Will Britain’s revolutionary vote to leave the EU end up transforming Europe like 1789, or preserving the old regime, like 1848?
By Stephen Fidler
Supporters of the British decision to leave the European Union sometimes speak of it as a revolution. If so, will it turn out to be 1789, when the French Revolution overturned the European order, or 1848, when the revolutionaries failed and Europe’s old regimes reasserted themselves?
If last month’s vote corresponded to the storming of the Bastille in 1789, the revolution still has a long way to run. The referendum is only the beginning of a long, possibly difficult voyage to an uncertain destination. And the parallels with revolution aren’t necessarily comforting for the winning side.
Whether they succeed or fail, revolutions often consume those who start them. The “successful” revolution that began in 1789 destroyed not only the leaders of the old order, but also many of those supporting a new one.
Less violently but still dramatically, Prime Minister David Cameron has already pledged to step down. The leaders of the Leave campaign inside the Conservative Party—Justice Secretary Michael Gove and former London Mayor Boris Johnson—have also seen their political fortunes seriously damaged. And the process has hardly started.
There are some potentially very turbulent waters ahead for Mr. Cameron’s successors to navigate after a referendum won with the support of an uneasy coalition of voters.
A minority of Brexit advocates, like Messrs. Gove and Johnson, depicted the EU as an obstacle to a more freewheeling, buccaneering, open-market economy. A majority appeared to be motivated by very different concerns: that the U.K.’s openness, particularly to immigration from elsewhere in the EU, was depressing wages, damaging job prospects and putting pressure on public services.
The first group embraces free markets and economic disruption; the latter are reacting in part to globalization and believe their lives have been disrupted enough already. If the widespread prereferendum forecasts of an economic downturn prove right, the latter group may also be worst hit by reduced job prospects and cuts in public spending.
In these circumstances, there is a risk they become further disaffected. Particularly after a campaign in which the competence of the Bank of England, Treasury and other leading government departments were attacked, some British politicians and officials worry about permanent damage to British politics and trust in government institutions.
There are other pitfalls. The smoothest exit from the EU—and the one that would entail the least economic disruption, according to numerous economic models—would be for the U.K. to join the European Economic Area, along with Norway. If that could be negotiated, it would leave the U.K. inside most of the single market in goods and services.

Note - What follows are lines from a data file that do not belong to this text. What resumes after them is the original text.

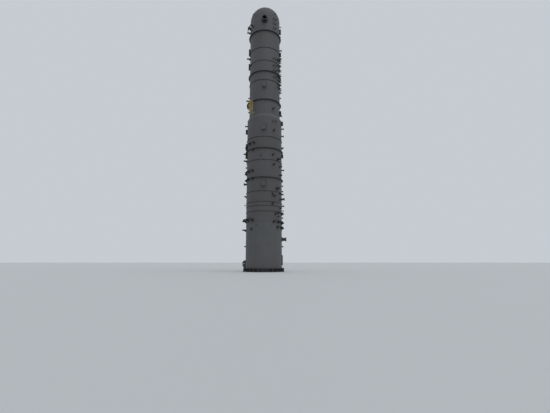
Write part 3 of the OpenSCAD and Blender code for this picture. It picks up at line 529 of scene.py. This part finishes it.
# The round head's petals: meridians that end at a circle round the crown
def petalLines(radius):
    rise = math.radians(weldBeads["crownRise"])
    lines = [(circleLine(radius * math.cos(rise), upper["top"] + radius * math.sin(rise)), True)]
    count = weldBeads["petalPoints"]
    for i in range(weldBeads["petals"]):
        out, side, up = shellAxes(weldBeads["petalTurn"] + i * 360 / weldBeads["petals"])
        angles = [rise * k / count for k in range(count + 1)]
        lines.append(([out * radius * math.cos(a) + up * (upper["top"] + radius * math.sin(a))
                       for a in angles], False))
    return lines


# Flange sizes by the cover's diameter, in metres. Circle is the bolt circle's diameter; bolt, neck
# and pad are radii, and a pad of 0 means that the neck has none
outletCover = 0.350
manwayCover = 0.406
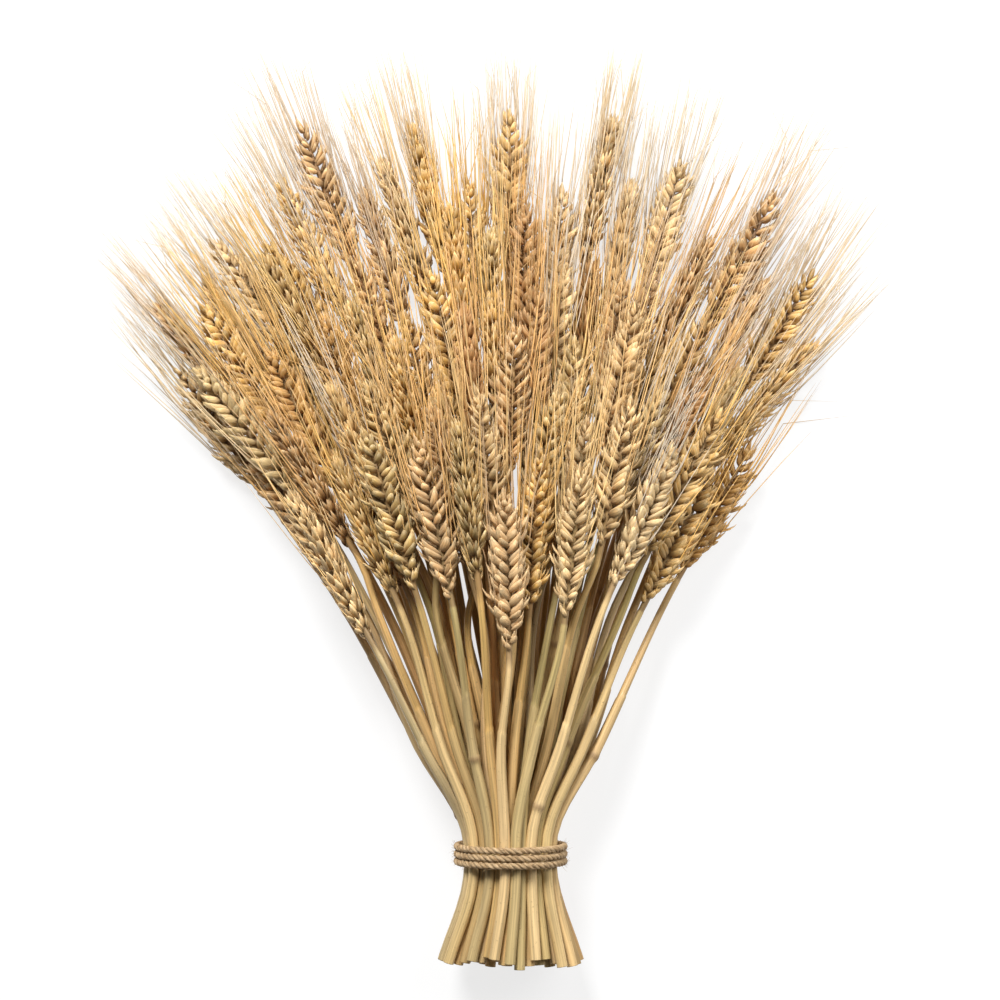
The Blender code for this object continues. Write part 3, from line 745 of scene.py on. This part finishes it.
# %% Which husks bear an awn, and how it sets out
AWN_SHARES = np.array([1.0, 1.0, 0.9, 0.9, 0.3, 0.3, 0.15])
KEPT_INSIDE = 0.42
STRAYS, STRAY_MORE = 0.05, 4.0
AWN_LONG = (40.0, 74.0)
AWN_PAST_TIP = 44.0
BEAK_LONG = (2.0, 8.0)


def awn_ways(axis, side, face, right, front, along, rng):
    """The ways that awns take in the end: the ear's own, leaning out more at its foot, and a few far astray."""
    count = len(along)
    stray = np.where(rng.random((count, 1)) < STRAYS, STRAY_MORE, 1.0)
    spread = np.radians(0.5 + 7.0 * (1 - along) + rng.normal(0, 3.2, (count, 1)) * stray)
    lean = np.radians(front * (1.0 + 2.0 * (1 - along)) + rng.normal(0, 2.8, (count, 1)) * stray)
    return unit(axis + side * (right * np.tan(spread)) + face * np.tan(lean))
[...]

But there are well-known drawbacks to this: The U.K. would have to accept most EU rules without having any input into them, pay into the EU budget, and accept free movement of people from other EU countries, or at least a large measure of it.
It is hard to reconcile that arrangement with the sovereignty arguments for leaving and specifically the wishes of many Conservative Party supporters who voted Leave because they “want their country back.”
The implicit alternative to the EEA, and the one that gives the British government most control over immigration, is to step away from the European single-market architecture altogether. That would most likely involve trying to negotiate a free-trade deal with the EU and then, after exit, a series of trade deals with other countries. But economists say that would entail a much more serious hit to the economy.
So there is a dilemma between reconciling the wishes and expectations of the pro-Brexit voters with the outcomes that most economic analyses suggest would do the least damage to their economic well-being.
As the world waits for the vote of Conservative Party members that will decide the next prime minister, the British government and civil service will be laying out these options and gearing up for divorce with the EU. The widespread assumption among U.K. officials is that it is unimaginable that the separation won’t go ahead.
Yet over more than 40 years of U.K. membership, the British economy has become intimately intertwined with the rest of the EU. Parting will be like separating conjoined twins, one senior European official says.
The enormous difficulty of divorce and the economic damage many expect to become increasingly apparent over time are reasons why some people still think or hope that the U.K., in the final analysis, won’t go ahead and do the deed. That would suggest 1848, rather than 1789.
Yet, in different ways, Europe was transformed by the events of both years. Wherever the process begun by the referendum leads, the U.K. and Europe will be deeply marked by it for many years to come.